MR HUMPHRIES: Not since I became the corrections spokesman for the Liberal Party.
Mr Wood: That may be.
MR HUMPHRIES: Our position has been like that for well over a decade now. We have been arguing the case publicly for the ACT to take responsibility for its own sentenced prisoners and we link that debate with the need to have a new remand centre. There was never going to be a new remand centre in this territory unless we also looked at and thought about the conjunction between that and a prison. Indeed, Mr Speaker, building a case for that was the task of the former Liberal government.
MR SPEAKER: Relevance, Mr Humphries.
MR HUMPHRIES: We are talking about the remand centre, Mr Speaker.
MR SPEAKER: It seems to me you are talking more about-
MR HUMPHRIES: At that time we had a case being made for a new remand centre with a prison, and that case continues today.
Mr Speaker, no one could argue, looking objectively at the evidence, that over the last six or seven years the Liberal government was idle on the question of corrections. Arguably, we elevated the question of correctional policy in this territory to a level higher than it had ever been. Whereas before there was a smug complacency about the capacity to make do with the remand centre and to keep sending our sentenced prisoners to New South Wales-
MR SPEAKER: Mr Humphries, I have to press the issue of relevance. You have given us a potted history of the various policies on the issue, but I am yet to hear you touch on any of the aspects of the motion which is before the house.
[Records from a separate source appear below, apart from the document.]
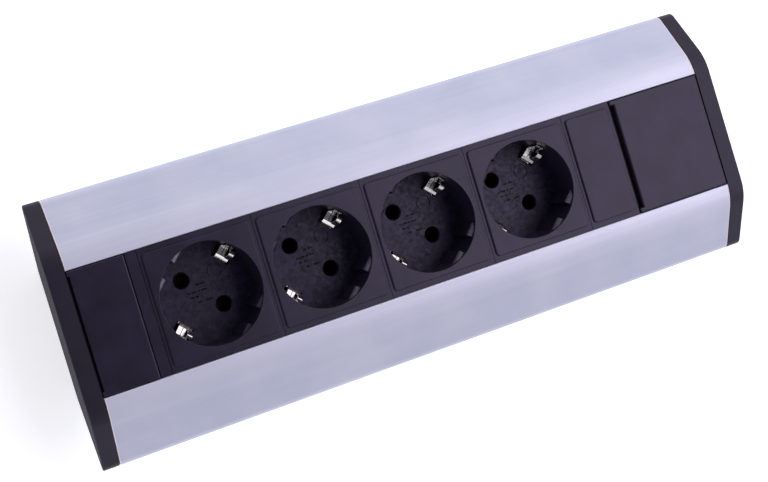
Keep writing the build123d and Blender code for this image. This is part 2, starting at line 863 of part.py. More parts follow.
def carrier(left, right, with_tray):
    """The frame of one end bay, open in the middle so that the screws behind it are in reach."""
    middle = (left + right) / 2
    length = right - left - module_gap
    low, high = left + module_gap / 2 + hook_inset, right - module_gap / 2 - hook_inset
    skirts = side_hooks(low, high, carrier_top - carrier_thickness / 2, front - skirt_depth)
    tray_half = block_half + notch_play
    tray_left = terminal_left - tray_margin
    tray_right = terminal_right + tray_margin
    tray_middle = (tray_left + tray_right) / 2
    with BuildPart() as frame:
        with BuildSketch(Plane.XY.offset(carrier_top)):
            with Locations((middle, 0)):
                Rectangle(length, 2 * module_half)
                Rectangle(length - 2 * carrier_end_bar, carrier_opening, mode=Mode.SUBTRACT)
            if with_tray:
                for side in (-1, 1):
                    with Locations((tray_middle, side * tray_half)):
                        Rectangle(
                            tray_right - tray_left,
                            carrier_opening / 2 - tray_half + tray_wall,
                            align=(Align.CENTER, Align.MIN if side > 0 else Align.MAX),
                        )
            with Locations((middle, leg_row), (middle, -leg_row)):
                Rectangle(
                    leg_length(left, right) + 2 * cover_gap,
                    leg_thickness + 2 * cover_gap,
                    mode=Mode.SUBTRACT,
                )
        extrude(amount=-carrier_thickness)
        add(skirts)
        if with_tray:
            with BuildSketch(Plane.XY.offset(wall)):
                with Locations((tray_middle, 0)):
                    Rectangle(tray_right - tray_left, 2 * (tray_half + tray_wall))
            extrude(amount=tray_floor)
            for side in (-1, 1):
                with BuildSketch(Plane.XY.offset(wall)):
                    with Locations((tray_middle, side * (tray_half + tray_wall / 2))):
                        Rectangle(tray_right - tray_left, tray_wall)
                extrude(amount=carrier_top - carrier_thickness / 2 - wall)
    return frame.part


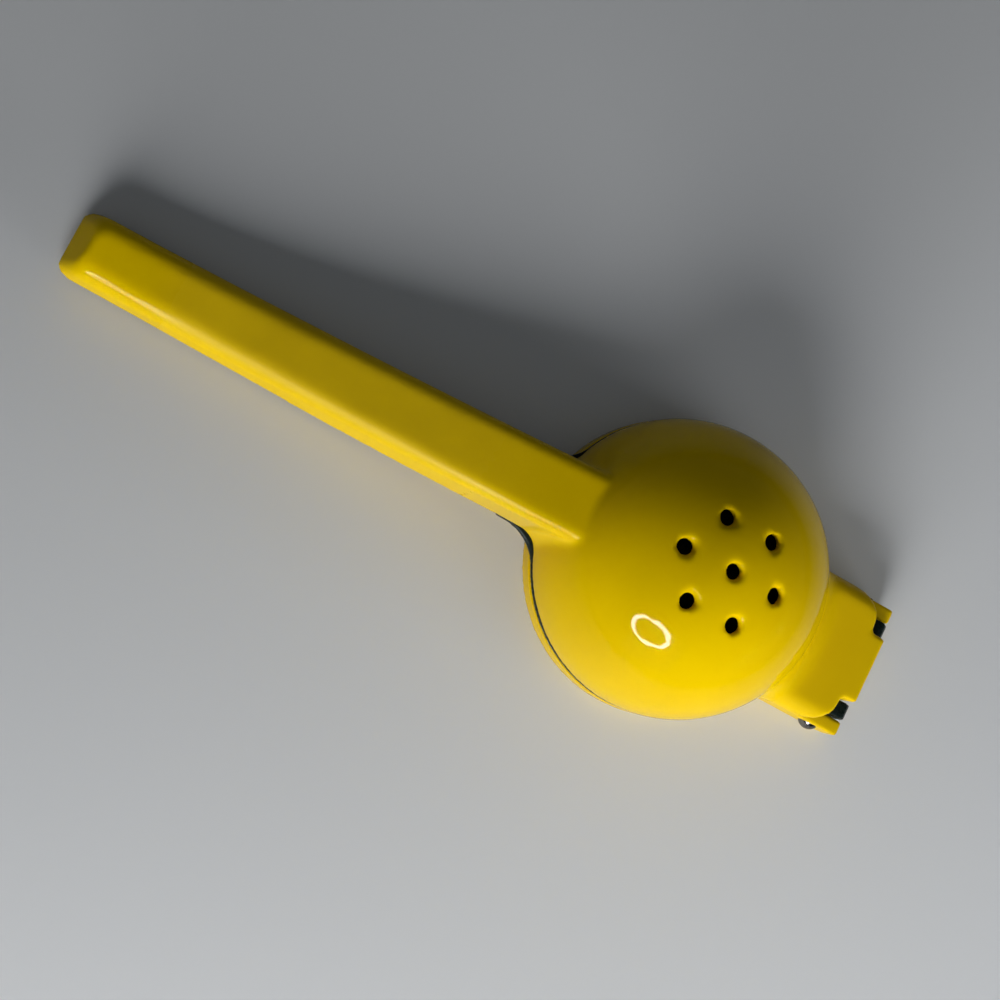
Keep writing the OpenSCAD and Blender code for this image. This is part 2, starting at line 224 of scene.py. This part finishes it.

MR HUMPHRIES: Can I put to you, Mr Speaker, that in a number of questions in the course of the last few days, members have meandered over history. This happened again this afternoon when the Chief Minister spoke about what had happened under the former Liberal government, and this had nothing to do with the question which he had been asked. In spite of points of order, you accepted that he was being relevant.
MR SPEAKER: You can put whatever you like to me, Mr Humphries, but, when it comes to motions before the house, you have got to remain relevant, and that is what I am telling you to do.